Ao observar a riqueza dos debates, noto também um desafio que persiste para além do Encontro. Creio que a importância política de se unificar as várias formas de fazer teatro ainda precisa ser mais bem assimilada pelo conjunto do setor. Reunir em um mesmo projeto político artistas independentes, grupos e coletivos, técnicos, dramaturgos, produtores, gestores, realizadores de pequenos, médios e grandes festivais, redes, fóruns e movimentos organizados, sindicatos, federações, críticos, pesquisadores e representantes de teatros distintos e segmentados, transcende a simples necessidade de diálogo. É uma tomada de posição estratégica. Um campo que se apresenta ao poder público de forma pulverizada, com cada segmento defendendo seus próprios interesses, legítimos, porém isolados, corre o risco de ser atendido de forma igualmente pontual e precária. A unificação, portanto, não significa apagar as diferenças que nos constituem. Significa, antes, compreender que a sustentabilidade de cada parte, da menor à maior, do norte ao sul, do centro à periferia depende da saúde, da articulação e da força política do todo.  

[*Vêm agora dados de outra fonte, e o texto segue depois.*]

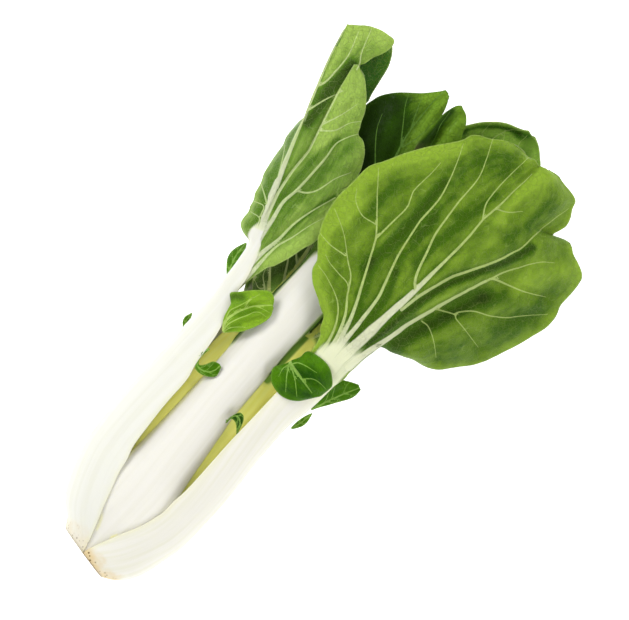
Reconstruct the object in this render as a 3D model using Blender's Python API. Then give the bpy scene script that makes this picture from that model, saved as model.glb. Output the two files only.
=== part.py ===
"""A fresh head of long-stemmed, white-stalked bok choy, lying on its side.

+X runs along the head from its trimmed stem to the leaf tips, +Y is the head's left side, +Z is up.
The head rests on z = 0, and the origin is the middle of its bounding box's bottom.
Lengths are written in millimetres and become metres where a mesh is made.
"""

import math

import bmesh
import bpy
import numpy as np

MM = 0.001

# Driving dimensions of the bundle of stalks
BUNDLE_Y = 2.0  # the bundle's middle line, beside the X axis
STEM_RADIUS = 10.2  # the woody stem that every leaf grows from
STEM_TIP_RADIUS = 7.2
STEM_END = 14.7
BELLY_X = 50.0  # where the bundle is widest
NECK_X = 150.0  # where the outer stalks spread into their blades
CUT_X = -1.0  # where the trimming cut crosses the middle line
CUT_SLOPE = 0.21  # how far the cut runs along X for each unit of Y, about 12 degrees
CUT_FADE = 8.0  # how soon the slope of the cut dies away along the stalks
BLADE_THICKNESS = 1.2
MARGIN_THICKNESS = 1.5  # a stalk's edges, where it is thinnest
GAP = 0.3  # between a stalk's end and the blade that carries on from it

# How the leaves are shaped
BASE_SWING = 1.5  # a higher power keeps a stalk's ridge near its place at the belly for longer
NECK_TURN = 2.2  # a higher power leaves a stalk's turn towards its blade until later
MOST_TURN = 1.2  # how far past its neck a stalk goes on turning, as a share of the turn
MOST_THICK = 0.75  # of a stalk's own radius of curvature
RIB_FADE = 0.7  # how the midrib's thickness dies away towards the tip
RIB_NARROWNESS = 4  # how quickly it dies away to each side
LEAFLET_SWELL = (0.18, 0.93)  # the stretch of a half sine that a leaflet's width follows
LEAFLET_RIB = 1.6
STEM_CHAMFER = 0.8
SHOULDER_FROM_END = 5.0  # the stem tapers between its shoulder and its end
SHOULDER_INSET = 2.2

# Sheet resolution
STALK_RINGS = 12
STALK_FACETS = 8
BLADE_ROWS = 9
BLADE_FACETS = 8
BIG_BLADE_ROWS = 15
BIG_BLADE_FACETS = 14
LEAFLET_ROWS = 5
LEAFLET_FACETS = 4
LEAFLET_POINTS = 9
STEM_FACETS = 24
CURVE_STEPS = 24  # between two given points of a curve
PROFILE_SAMPLES = 200
SHARP_ANGLE = 50  # degrees between two faces whose edge stays sharp

# Profiles along the head, as (x, value)
CENTRE_HEIGHT = [(-4, 28), (20, 28.6), (50, 29), (100, 27), (150, 24.5), (180, 24)]
HALF_HEIGHT = [
    (-4, 13.5), (5, 15.5), (12, 19.5), (20, 24), (30, 27.5), (50, 29.4),
    (100, 27.4), (150, 25), (180, 22),
]
LEFT_SIDE = [
    (-4, 14), (4, 16), (12, 23.5), (17, 27), (32, 33), (50, 37),
    (70, 38), (120, 38), (150, 38.5), (175, 42),
]
RIGHT_SIDE = [
    (-4, 18), (4, 27), (10, 32), (17, 35), (33, 38.7), (50, 40.2),
    (107, 38.2), (130, 39.5), (155, 39.5),
]
OUTER_WIDTH = [
    (-4, 28), (4, 34), (12, 44), (24, 54), (50, 54), (80, 48),
    (100, 45), (130, 34), (150, 22), (175, 14),
]
UNDER_WIDTH = [
    (-4, 20), (4, 23), (12, 36), (24, 52), (50, 54), (80, 48),
    (100, 44), (130, 34), (150, 22), (175, 14),
]
OUTER_THICKNESS = [(-4, 3.6), (12, 5.5), (50, 8.5), (100, 6.5), (150, 4.5), (180, 3)]
TOP_WIDTH = [
    (2, 4), (10, 8), (16, 12), (30, 27), (42, 40), (50, 44),
    (80, 38), (100, 34), (150, 32), (180, 26),
]
TOP_THICKNESS = [(2, 1.8), (12, 3), (50, 7.5), (100, 6), (150, 4.5), (180, 3)]
SECOND_WIDTH = [(8, 10), (20, 26), (50, 34), (100, 30), (150, 18)]
SECOND_THICKNESS = [(8, 2), (20, 3), (50, 5.5), (100, 4.5), (150, 3)]
YOUNG_WIDTH = [(14, 7), (30, 20), (50, 25), (100, 20), (150, 10)]
YOUNG_THICKNESS = [(14, 1.8), (50, 4), (100, 3.4), (150, 2.4)]
HEART_WIDTH = [(13, 4), (30, 9), (60, 12), (95, 13), (118, 5)]
HEART_THICKNESS = [(13, 1.6), (50, 2.2), (118, 1.4)]
# how the rows of leaves close up at the stem
BASE_SQUEEZE = [
    (-4, 0.85), (15, 0.85), (25, 0.92), (40, 1), (180, 1),
]

UP = (0, 0, 0)
DOWN = (180, 180, 180)

WHITE = (0.86, 0.87, 0.78)
YOUNG_GREEN = (0.62, 0.60, 0.16)
LEAF_GREEN = (0.12, 0.27, 0.035)
DEEP_GREEN = (0.035, 0.13, 0.012)
LIGHT_GREEN = (0.25, 0.42, 0.06)
CUT_TAN = (0.62, 0.47, 0.27)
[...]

E encerro agradecendo novamente à FUNARTE pelo convite e pela ousadia dessa convocação, bem como a todos os interlocutores que sustentaram e contribuíram nesse processo. Agradeço às pessoas que estiveram presentes e que, com paciência, escuta, dedicação, militância e alegria, foram correalizadoras do Encontro. A Carta de Fortaleza organiza, em prólogo, atos e cenas, o que deve ser princípios, frentes de trabalho e prioridades. O que pactuamos exige decisão, calendário, orçamento, responsáveis e acompanhamento público.

Encerramos o encontro!

Agora, o documento precisa viver no mundo real.